A regulamentação do futebol feminino, por exemplo, veio apenas em 1983, época em que a seleção brasileira masculina já era tricampeã do mundo. Todo esse tempo de inatividade do esporte feminino reflete até hoje na disparidade das modalidades. O futebol feminino no Brasil tem menos investimento, menos patrocínio e menos visibilidade do que o masculino e ainda enfrenta o preconceito de que “mulher não combina com a prática do futebol”. E se já é difícil no meio profissional, na área amadora é ainda mais complicado. A advogada Marcela Bardini fundou o LeSisters, um time amador de futsal da capital de São Paulo, porque não encontrava lugares onde praticar a modalidade. “Quando terminei a faculdade tive dificuldade de encontrar onde praticar. A mulher não tem a mesma facilidade para encontrar um lugar que seja seguro e bacana para isso. Nós não procuramos o esporte pelo encontro social, como os homens fazem, nós vamos porque gostamos de praticar. Por isso eu juntei umas amigas que queriam jogar e formamos o LeSisters”, disse em entrevista à Jovem Pan.

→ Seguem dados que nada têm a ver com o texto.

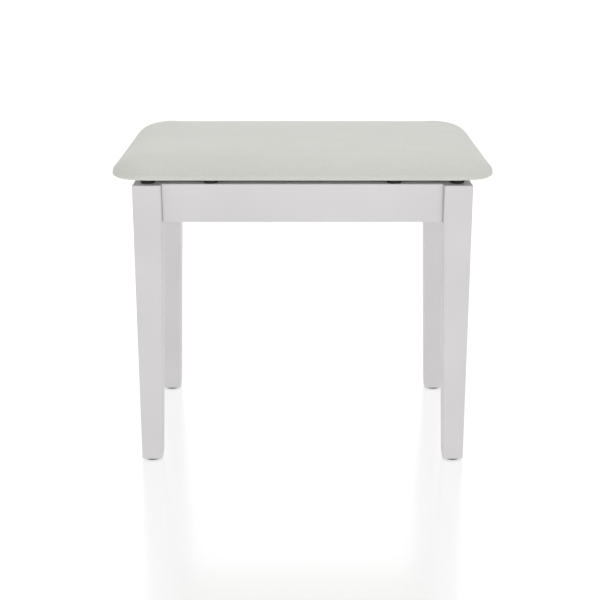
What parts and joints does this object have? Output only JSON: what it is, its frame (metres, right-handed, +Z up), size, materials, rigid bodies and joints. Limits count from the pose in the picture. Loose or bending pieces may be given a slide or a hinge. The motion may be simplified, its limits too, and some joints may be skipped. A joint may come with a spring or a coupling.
{
  "type": "piano bench",
  "caption": "Piano bench: padded leatherette seat lid, hinged at the back over a shallow music compartment with a folding stay, on tapered lacquered legs.",
  "frame": {"origin": "on the floor, at the centre of the bench's plan", "axes": "+X along the long side to the sitter's right, the front faces -Y, +Z up"},
  "size_m": [0.56, 0.376, 0.484],
  "materials": {
    "lacquered_wood": "white satin lacquer on beech",
    "leatherette": "off-white matt leatherette",
    "seat_foam": "cut polyurethane foam",
    "plywood": "bare birch plywood",
    "beech": "bare sanded beech",
    "hardboard": "white painted hardboard",
    "lining": "white non-woven lining cloth",
    "rubber": "black moulded rubber",
    "glide_plastic": "dark grey moulded glide",
    "zinc": "bright zinc plate",
    "nickel": "satin nickel plate"
  },
  "bodies": {
    "frame": {"buffer_leg_left": "rubber", "buffer_leg_right": "rubber", "buffer_rail_left": "rubber", "buffer_rail_right": "rubber", "compartment_floor": "hardboard", "corner_block_back_left": "beech", "corner_block_back_right": "beech", "corner_block_front_left": "beech", "corner_block_front_right": "beech", "flange_nut_back_left": "zinc", "flange_nut_back_right": "zinc", "flange_nut_front_left": "zinc", "flange_nut_front_right": "zinc", "glide_back_left": "glide_plastic", "glide_back_right": "glide_plastic", "glide_front_left": "glide_plastic", "glide_front_right": "glide_plastic", "hanger_bolt_back_left": "zinc", "hanger_bolt_back_right": "zinc", "hanger_bolt_front_left": "zinc", "hanger_bolt_front_right": "zinc", "hinge_leaf_rail_left": "nickel", "hinge_leaf_rail_right": "nickel", "hinge_pin_left": "nickel", "hinge_pin_right": "nickel", "hinge_screw_rail_left_inner": "zinc", "hinge_screw_rail_left_outer": "zinc", "hinge_screw_rail_right_inner": "zinc", "hinge_screw_rail_right_outer": "zinc", "leg_back_left": "lacquered_wood", "leg_back_right": "lacquered_wood", "leg_front_left": "lacquered_wood", "leg_front_right": "lacquered_wood", "rail_back": "lacquered_wood", "rail_front": "lacquered_wood", "rail_left": "lacquered_wood", "rail_right": "lacquered_wood", "stay_bracket_rail": "nickel", "stay_rivet_rail": "nickel", "stay_screw_rail_back": "zinc", "stay_screw_rail_front": "zinc"},
    "lid": {"hinge_leaf_lid_left": "nickel", "hinge_leaf_lid_right": "nickel", "hinge_screw_lid_left_inner": "zinc", "hinge_screw_lid_left_outer": "zinc", "hinge_screw_lid_right_inner": "zinc", "hinge_screw_lid_right_outer": "zinc", "lid_lining": "lining", "seat_board": "plywood", "seat_cover": "leatherette", "seat_foam": "seat_foam", "stay_bracket_lid": "nickel", "stay_rivet_lid": "nickel", "stay_screw_lid_back": "zinc", "stay_screw_lid_front": "zinc"},
    "stay_lower": {"stay_arm_lower": "nickel", "stay_rivet_elbow": "nickel"},
    "stay_upper": {"stay_arm_upper": "nickel"}
  },
  "joints": [
    {"name": "lid_hinge", "type": "hinge", "parent": "frame", "child": "lid", "pos_m": [0, 0.154, 0.4437], "axis": [-1, 0, 0], "range_deg": [0, 80]},
    {"name": "stay_rail_pivot", "type": "hinge", "parent": "frame", "child": "stay_lower", "pos_m": [0.2127, 0.052, 0.402], "axis": [-1, 0, 0], "range_deg": [0, 82]},
    {"name": "stay_lid_pivot", "type": "hinge", "parent": "lid", "child": "stay_upper", "pos_m": [0.2107, 0.05, 0.44], "axis": [1, 0, 0], "range_deg": [0, 91]}
  ],
  "couplings": [
    {"joint": "stay_rail_pivot", "follows": "lid_hinge", "ratio": 1.02},
    {"joint": "stay_lid_pivot", "follows": "lid_hinge", "ratio": 1.128}
  ]
}
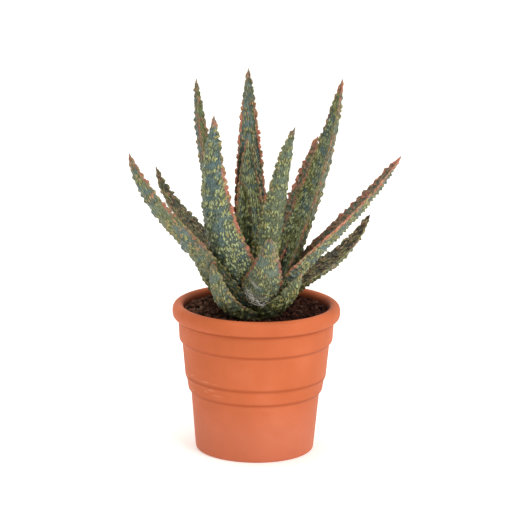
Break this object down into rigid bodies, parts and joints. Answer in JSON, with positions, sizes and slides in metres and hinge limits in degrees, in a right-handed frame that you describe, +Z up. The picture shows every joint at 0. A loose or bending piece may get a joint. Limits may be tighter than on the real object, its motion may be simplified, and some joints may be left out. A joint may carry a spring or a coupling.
{
  "type": "potted aloe plant",
  "caption": "Potted aloe: a rosette of upright toothed and spotted succulent leaves, in soil in a tapered terracotta-coloured pot with a rolled rim and stepped rings.",
  "frame": {"origin": "centre of the pot's flat underside", "axes": "+Z up along the pot's axis, -Y towards the viewer of the picture, +X to that viewer's right"},
  "size_m": [0.2116, 0.1635, 0.3057],
  "materials": {
    "pot_clay": "matte unglazed terracotta",
    "soil": "dark crumbly peat and bark",
    "stem": "fibrous leaf sheaths",
    "leaf": "satin succulent skin, blue-green with yellow-green raised spots and coral margins"
  },
  "bodies": {
    "root": {"pot": "pot_clay", "soil": "soil", "stem": "stem", "leaf_short_left": "leaf", "leaf_short_right": "leaf", "leaf_low_left": "leaf", "leaf_low_front": "leaf", "leaf_low_right": "leaf", "leaf_back_low": "leaf", "leaf_far_left": "leaf", "leaf_far_right": "leaf", "leaf_back_left": "leaf", "leaf_back_middle": "leaf", "leaf_back_right": "leaf", "leaf_front_left": "leaf", "leaf_tall_right": "leaf", "leaf_tall_left": "leaf", "leaf_behind_right": "leaf", "leaf_front_right": "leaf", "leaf_tall_back": "leaf", "leaf_inner_back": "leaf", "leaf_inner_bud": "leaf"}
  },
  "joints": []
}
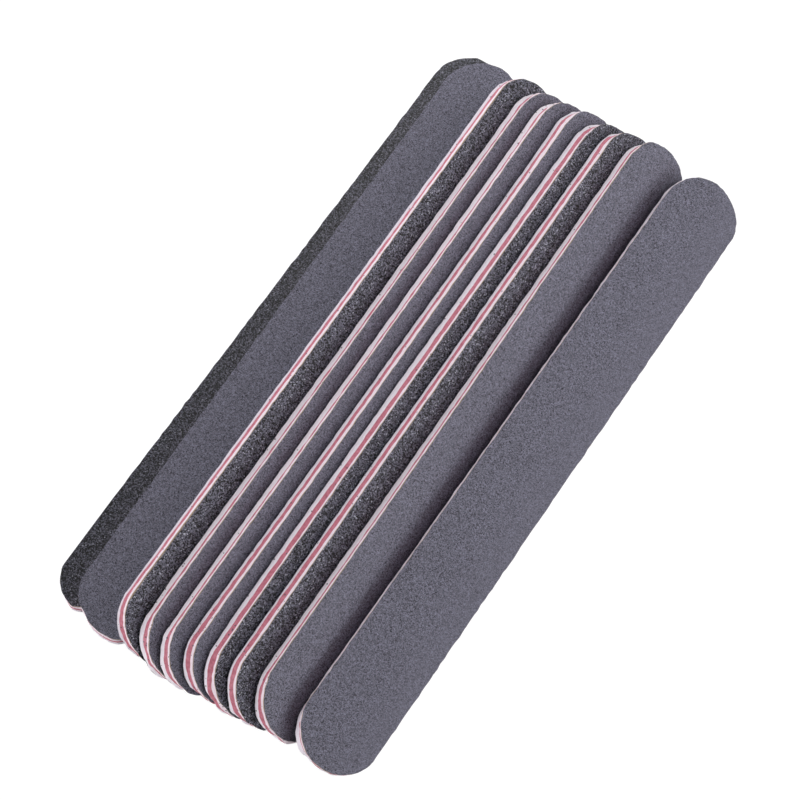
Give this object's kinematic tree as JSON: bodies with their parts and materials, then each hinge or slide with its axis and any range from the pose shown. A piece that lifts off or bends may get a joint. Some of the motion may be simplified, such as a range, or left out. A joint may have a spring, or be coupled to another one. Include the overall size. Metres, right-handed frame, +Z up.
{
  "type": "emery board set",
  "caption": "Set of cushioned emery boards with round ends, foam layers and a coloured core between abrasive sheets, fanned in a leaning row so that each can be drawn out.",
  "frame": {"origin": "middle of the underside of board_1, the lowest board, on the table", "axes": "+Z up from the table, +Y along the boards away from the viewer, +X across the stack towards the board on top"},
  "size_m": [0.0904, 0.1817, 0.0189],
  "materials": {
    "fine_grit": "matte",
    "coarse_grit": "matte",
    "foam": "matte",
    "core": "satin"
  },
  "bodies": {
    "board_1": {"board_1_under_sheet": "fine_grit", "board_1_under_foam": "foam", "board_1_core": "core", "board_1_upper_foam": "foam", "board_1_upper_sheet": "coarse_grit"},
    "board_2": {"board_2_under_sheet": "coarse_grit", "board_2_under_foam": "foam", "board_2_core": "core", "board_2_upper_foam": "foam", "board_2_upper_sheet": "fine_grit"},
    "board_3": {"board_3_under_sheet": "fine_grit", "board_3_under_foam": "foam", "board_3_core": "core", "board_3_upper_foam": "foam", "board_3_upper_sheet": "coarse_grit"},
    "board_4": {"board_4_under_sheet": "coarse_grit", "board_4_under_foam": "foam", "board_4_core": "core", "board_4_upper_foam": "foam", "board_4_upper_sheet": "fine_grit"},
    "board_5": {"board_5_under_sheet": "coarse_grit", "board_5_under_foam": "foam", "board_5_core": "core", "board_5_upper_foam": "foam", "board_5_upper_sheet": "fine_grit"},
    "board_6": {"board_6_under_sheet": "coarse_grit", "board_6_under_foam": "foam", "board_6_core": "core", "board_6_upper_foam": "foam", "board_6_upper_sheet": "fine_grit"},
    "board_7": {"board_7_under_sheet": "fine_grit", "board_7_under_foam": "foam", "board_7_core": "core", "board_7_upper_foam": "foam", "board_7_upper_sheet": "coarse_grit"},
    "board_8": {"board_8_under_sheet": "fine_grit", "board_8_under_foam": "foam", "board_8_core": "core", "board_8_upper_foam": "foam", "board_8_upper_sheet": "coarse_grit"},
    "board_9": {"board_9_under_sheet": "coarse_grit", "board_9_under_foam": "foam", "board_9_core": "core", "board_9_upper_foam": "foam", "board_9_upper_sheet": "fine_grit"},
    "board_10": {"board_10_under_sheet": "coarse_grit", "board_10_under_foam": "foam", "board_10_core": "core", "board_10_upper_foam": "foam", "board_10_upper_sheet": "fine_grit"}
  },
  "joints": [
    {"name": "draw_board_2", "type": "slide", "parent": "board_1", "child": "board_2", "axis": [0, -1, 0], "range_m": [0, 0.18]},
    {"name": "draw_board_3", "type": "slide", "parent": "board_1", "child": "board_3", "axis": [0, -1, 0], "range_m": [0, 0.18]},
    {"name": "draw_board_4", "type": "slide", "parent": "board_1", "child": "board_4", "axis": [0, -1, 0], "range_m": [0, 0.18]},
    {"name": "draw_board_5", "type": "slide", "parent": "board_1", "child": "board_5", "axis": [0, -1, 0], "range_m": [0, 0.18]},
    {"name": "draw_board_6", "type": "slide", "parent": "board_1", "child": "board_6", "axis": [0, -1, 0], "range_m": [0, 0.18]},
    {"name": "draw_board_7", "type": "slide", "parent": "board_1", "child": "board_7", "axis": [0, -1, 0], "range_m": [0, 0.18]},
    {"name": "draw_board_8", "type": "slide", "parent": "board_1", "child": "board_8", "axis": [0, -1, 0], "range_m": [0, 0.18]},
    {"name": "draw_board_9", "type": "slide", "parent": "board_1", "child": "board_9", "axis": [0, -1, 0], "range_m": [0, 0.18]},
    {"name": "lift_board_10", "type": "slide", "parent": "board_1", "child": "board_10", "axis": [0, 0, 1], "range_m": [0, 0.06]}
  ]
}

Em dez anos de existência, o LeSisters tem hoje 211 meninas e quatro equipes na região central da capital. Em tempos normais fora da pandemia, elas têm aulas aos finais de semana e, de três a quatro vezes ao ano, organizam campeonatos interclubes. Mas mesmo com toda a determinação, enfrentam muita resistência. “Você vai jogar e os caras ficam mexendo ou dizendo ‘Nossa, essa joga mesmo’. Você joga com uma torcida que não está pelo esporte, é só para paquerar. Tem muitos desafios: o de chegar com uma roupas esportiva e praticar enquanto os homem ficam falando bobagens e, principalmente, na hora de ir embora pelo risco do horário, porque só podemos jogar à noite”, diz Marcela. “É tudo muito complicado, o preconceito de praticar o esporte e associar à sua sexualidade e falta de feminilidade. A mulher não é criada para ser atleta e para dedicar o tempo dela à isso, diferente dos meninos. Os estímulos em casa são diferentes”, pondera a advogada. Questionada sobre os 80 anos do Decreto-Lei, Marcela diz que o futebol feminino ainda sofre muito com a proibição. “O que falta hoje é a gente ganhar esse tempo todo que perdemos. São 40 anos de atraso. Temos que correr atrás do prejuízo. E é um prejuízo cultural vermos o futebol como força física. Na hora em que as pessoas se preocuparem menos com isso e o esporte feminino tiver mais oportunidade, nós teremos mais igualdade”, completou.